The 10 Most Common Interview Questions in 2026 (And How to Actually Answer Them)
Every interviewer asks some version of the same ten questions. The problem is not that job seekers do not know this. It is that they prepare the wrong way. They memorize scripts that sound rehearsed. They give answers that are technically correct but emotionally flat. They freeze when the interviewer goes slightly off script.
This guide covers the ten questions that appear in virtually every interview, what the interviewer is actually trying to learn from each one, and how to structure an answer that sounds confident without sounding memorized.
💡 The STAR method (Situation, Task, Action, Result) is the best framework for behavioral questions. Use it for anything that starts with "Tell me about a time" or "Describe a situation."
1Tell me about yourself.
What they actually want: A 90-second summary of your professional identity that confirms you are relevant to this role. Not your life story.
Structure your answer in three parts. Start with where you are now and what you do.
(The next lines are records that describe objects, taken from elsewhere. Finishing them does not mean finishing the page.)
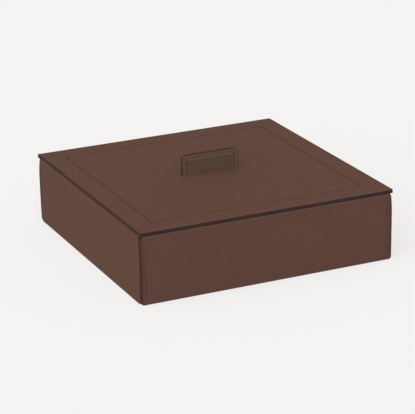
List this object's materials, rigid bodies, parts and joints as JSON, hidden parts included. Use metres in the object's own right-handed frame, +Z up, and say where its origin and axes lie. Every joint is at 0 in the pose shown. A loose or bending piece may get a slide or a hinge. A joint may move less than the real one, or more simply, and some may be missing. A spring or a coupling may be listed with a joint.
{
  "type": "square leather box",
  "caption": "Low square box clad in thick leather panels, with a flat lift-off lid and an upright stitched tab handle, for papers and keepsakes.",
  "frame": {"origin": "middle of the face that the box stands on", "axes": "+Z up, the front panel faces -Y, +X to the right seen from the front; the handle runs along X"},
  "size_m": [0.26, 0.26, 0.0908],
  "materials": {
    "leather": "smooth dark brown leather with a fine grain and a low sheen; its cut edges are painted near-black brown",
    "board": "fibreboard sealed and painted dark brown",
    "lining": "brown suede-like microfibre",
    "base": "dark brown felt"
  },
  "bodies": {
    "case": {"carcass_front": "board", "carcass_back": "board", "carcass_left": "board", "carcass_right": "board", "carcass_floor": "board", "leather_front": "leather", "leather_back": "leather", "leather_left": "leather", "leather_right": "leather", "base_cover": "base", "lining_front": "lining", "lining_back": "lining", "lining_left": "lining", "lining_right": "lining", "lining_floor": "lining"},
    "lid": {"lid_leather": "leather", "locator_board": "board", "locator_lining": "lining", "handle_front_leaf": "leather", "handle_back_leaf": "leather"}
  },
  "joints": [
    {"name": "lid_lift", "type": "slide", "parent": "case", "child": "lid", "axis": [0, 0, 1], "range_m": [0, 0.12]}
  ]
}
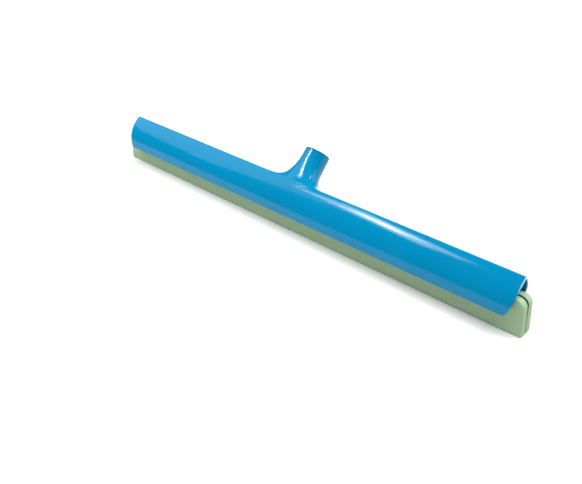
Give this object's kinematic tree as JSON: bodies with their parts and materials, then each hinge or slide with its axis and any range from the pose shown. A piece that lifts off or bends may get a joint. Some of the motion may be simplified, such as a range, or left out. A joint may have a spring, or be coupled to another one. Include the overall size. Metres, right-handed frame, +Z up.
{
  "type": "floor squeegee head",
  "caption": "Floor squeegee head: arched moulded hood with a slanted handle socket, over a slide-out carrier with a double foam blade.",
  "frame": {"origin": "bottom centre of the overall box, at the height of the blades' tips", "axes": "+X along the blades towards the end the carrier slides out of, +Y towards the handle side, +Z up"},
  "size_m": [0.62, 0.077, 0.0889],
  "materials": {
    "hood_plastic": "smooth glossy blue moulding",
    "rail_plastic": "dark grey extrusion",
    "foam": "matte grey-green closed-cell foam",
    "bar_steel": "brushed stainless strip",
    "rivet_metal": "plain"
  },
  "bodies": {
    "hood": {"hood": "hood_plastic"},
    "carrier": {"carrier_rail": "rail_plastic", "front_blade": "foam", "rear_blade": "foam", "front_clamp_bar": "bar_steel", "rear_clamp_bar": "bar_steel", "rivet_01": "rivet_metal", "rivet_02": "rivet_metal", "rivet_03": "rivet_metal", "rivet_04": "rivet_metal", "rivet_05": "rivet_metal", "rivet_06": "rivet_metal", "rivet_07": "rivet_metal", "rivet_08": "rivet_metal", "rivet_09": "rivet_metal", "rivet_10": "rivet_metal", "rivet_11": "rivet_metal", "rivet_12": "rivet_metal"}
  },
  "joints": [
    {"name": "carrier_slide", "type": "slide", "parent": "hood", "child": "carrier", "axis": [1, 0, 0], "range_m": [0, 0.62]}
  ]
}
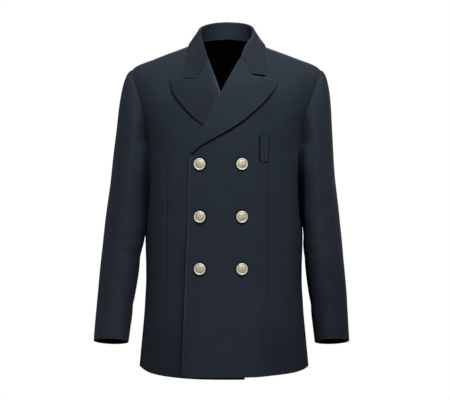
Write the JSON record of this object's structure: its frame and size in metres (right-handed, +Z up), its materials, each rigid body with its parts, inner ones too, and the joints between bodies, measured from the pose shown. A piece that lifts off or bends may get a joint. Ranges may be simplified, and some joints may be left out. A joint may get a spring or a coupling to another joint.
{
  "type": "double-breasted dress jacket",
  "caption": "Dark navy double-breasted uniform jacket with peak lapels, a folded collar, a badge tab on the chest and domed metal buttons, hanging as it is worn with no wearer.",
  "frame": {"origin": "in the middle of the neck opening, level with the neck ends of the shoulder seams, where the wearer's shoulders hold the jacket up", "axes": "+Z is up along the hanging jacket, the jacket faces -Y, and the wearer's left is at +X"},
  "size_m": [0.602, 0.2845, 0.8465],
  "materials": {
    "navy_serge": "close-woven dark navy wool serge, pressed, with a very slight sheen",
    "nickel": "pale nickel with a warm tarnished centre"
  },
  "bodies": {
    "root": {"front_left": "navy_serge", "front_right": "navy_serge", "side_panel_left": "navy_serge", "side_panel_right": "navy_serge", "back_left": "navy_serge", "back_right": "navy_serge", "top_sleeve_left": "navy_serge", "top_sleeve_right": "navy_serge", "under_sleeve_left": "navy_serge", "under_sleeve_right": "navy_serge", "collar": "navy_serge", "lapel_left": "navy_serge", "lapel_right": "navy_serge", "badge_tab": "navy_serge", "button_1": "nickel", "button_2": "nickel", "button_3": "nickel", "button_4": "nickel", "button_5": "nickel", "button_6": "nickel"}
  },
  "joints": []
}
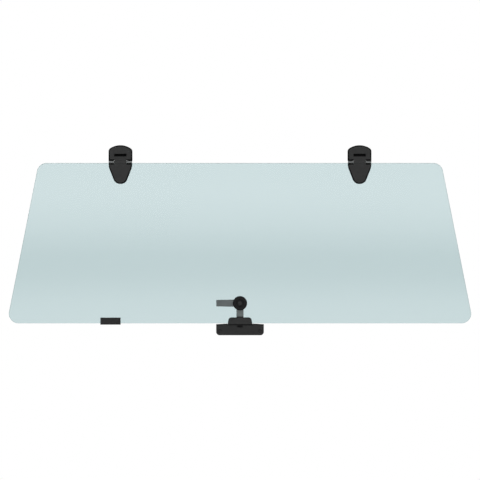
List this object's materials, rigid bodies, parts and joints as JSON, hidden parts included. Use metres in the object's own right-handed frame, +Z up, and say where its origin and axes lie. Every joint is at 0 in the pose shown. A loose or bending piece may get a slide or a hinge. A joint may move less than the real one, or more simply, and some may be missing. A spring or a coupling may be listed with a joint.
{
  "type": "top-hinged glass window panel",
  "caption": "Tinted trapezoid glass panel on capped top hinges, with a lever that draws a sliding bolt out of a keeper at its foot.",
  "frame": {"origin": "centre of the rectangle of four hinge studs, on the mounting plane of the surrounding panel", "axes": "+X along the hinge line towards the side without the edge buffer, +Y into the surrounding panel along the studs, +Z up; the sash's foot swings towards -Y"},
  "size_m": [1.203, 0.0545, 0.494],
  "materials": {
    "tinted_glass": "clear",
    "black_moulding": "fine texture",
    "black_nylon": "satin",
    "white_nylon": "satin",
    "black_casting": "powder coat",
    "grey_steel": "satin",
    "zinc_steel": "bright zinc",
    "black_rubber": "matte",
    "brass": "machined"
  },
  "bodies": {
    "frame_side": {"left_frame_bracket": "black_casting", "left_bracket_gasket": "black_rubber", "left_frame_cap": "black_moulding", "right_frame_bracket": "black_casting", "right_bracket_gasket": "black_rubber", "right_frame_cap": "black_moulding", "frame_studs": "zinc_steel", "keeper": "black_moulding", "strike": "zinc_steel", "keeper_inserts": "brass"},
    "sash": {"glass_pane": "tinted_glass", "hinge_washers": "black_nylon", "clamp_screws": "zinc_steel", "clamp_washers": "zinc_steel", "clamp_nuts": "zinc_steel", "glass_bushes": "white_nylon", "latch_body": "black_casting", "latch_gasket": "black_rubber", "latch_inner_gasket": "black_rubber", "latch_bush": "white_nylon", "latch_washer": "zinc_steel", "latch_nut": "zinc_steel", "bolt_guide": "black_moulding", "guide_liner": "black_rubber", "clamp_pad": "zinc_steel", "grub_screws": "zinc_steel", "edge_buffer": "black_rubber", "buffer_spring": "zinc_steel", "left_hinge_pin": "zinc_steel", "left_glass_leaf": "grey_steel", "left_leaf_gasket": "black_rubber", "left_inner_gasket": "black_rubber", "left_back_plate": "zinc_steel", "left_glass_cap": "black_moulding", "right_hinge_pin": "zinc_steel", "right_glass_leaf": "grey_steel", "right_leaf_gasket": "black_rubber", "right_inner_gasket": "black_rubber", "right_back_plate": "zinc_steel", "right_glass_cap": "black_moulding"},
    "lever": {"spindle": "zinc_steel", "spindle_clip": "zinc_steel", "lever": "grey_steel", "knob": "black_nylon", "knob_screw": "zinc_steel", "knob_plug": "black_moulding"},
    "bolt": {"lock_bolt": "grey_steel", "drive_pin": "zinc_steel", "bolt_nose": "black_nylon"}
  },
  "joints": [
    {"name": "sash_swing", "type": "hinge", "parent": "frame_side", "child": "sash", "pos_m": [0, -0.0176, -0.024], "axis": [-1, 0, 0], "range_deg": [0, 80]},
    {"name": "lever_turn", "type": "hinge", "parent": "sash", "child": "lever", "pos_m": [0, -0.0231, -0.3909], "axis": [0, 1, 0], "range_deg": [0, 90]},
    {"name": "bolt_slide", "type": "slide", "parent": "sash", "child": "bolt", "axis": [0, 0, 1], "range_m": [0, 0.005]}
  ],
  "couplings": [
    {"joint": "bolt_slide", "follows": "lever_turn", "m_per_rad": 0.003183}
  ]
}
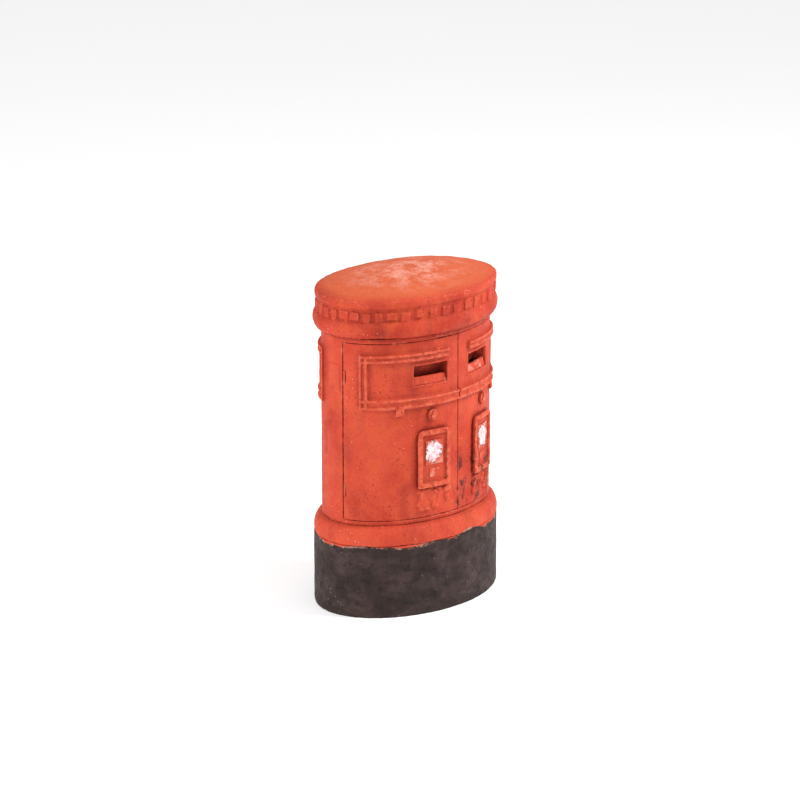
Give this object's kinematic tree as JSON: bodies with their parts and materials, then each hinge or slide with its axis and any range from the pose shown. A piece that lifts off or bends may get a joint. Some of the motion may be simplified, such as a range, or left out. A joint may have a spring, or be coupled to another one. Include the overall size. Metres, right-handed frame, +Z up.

Then give a quick highlight of your background that is most relevant to this job. End with why you are here specifically and what excites you about this opportunity.
Structure: Current role and what you do well → Relevant background highlight → Why this role excites you. Keep it under 90 seconds.
2What is your greatest weakness?
What they actually want: Self-awareness and evidence that you grow from your gaps. They are not expecting perfection.
Pick a real weakness that is not a core requirement of the job. Then show what you have done to actively address it. The formula is: real weakness, honest acknowledgment, specific action you have taken, measurable improvement.
Structure: Real weakness (not a fake strength) → What you recognized about it → Concrete action you took → How it has improved. The improvement part is what they remember.
3Why do you want to work here?
What they actually want: Proof that you researched them specifically and are not just applying everywhere.
Generic answers kill candidates here. "I love your culture" means nothing. Specific answers win. Reference something real: a product decision, a market position, a recent announcement, a specific team or problem they are solving.
Structure: Specific thing about this company (not generic) → How it connects to your background or values → What you want to contribute. Name something real you found in your research.
4Tell me about a challenge you overcame.
What they actually want: Evidence of problem-solving, resilience, and how you behave under pressure.
Use STAR. Pick a real challenge that was genuinely difficult. Be specific about what made it hard. Focus the most time on what you did (the Action), not what the situation was. End with a concrete result.
STAR: Situation (brief) → Task (your responsibility) → Action (what you did, specifically, in detail) → Result (specific outcome with a number if possible). Spend 60% of your time on Action.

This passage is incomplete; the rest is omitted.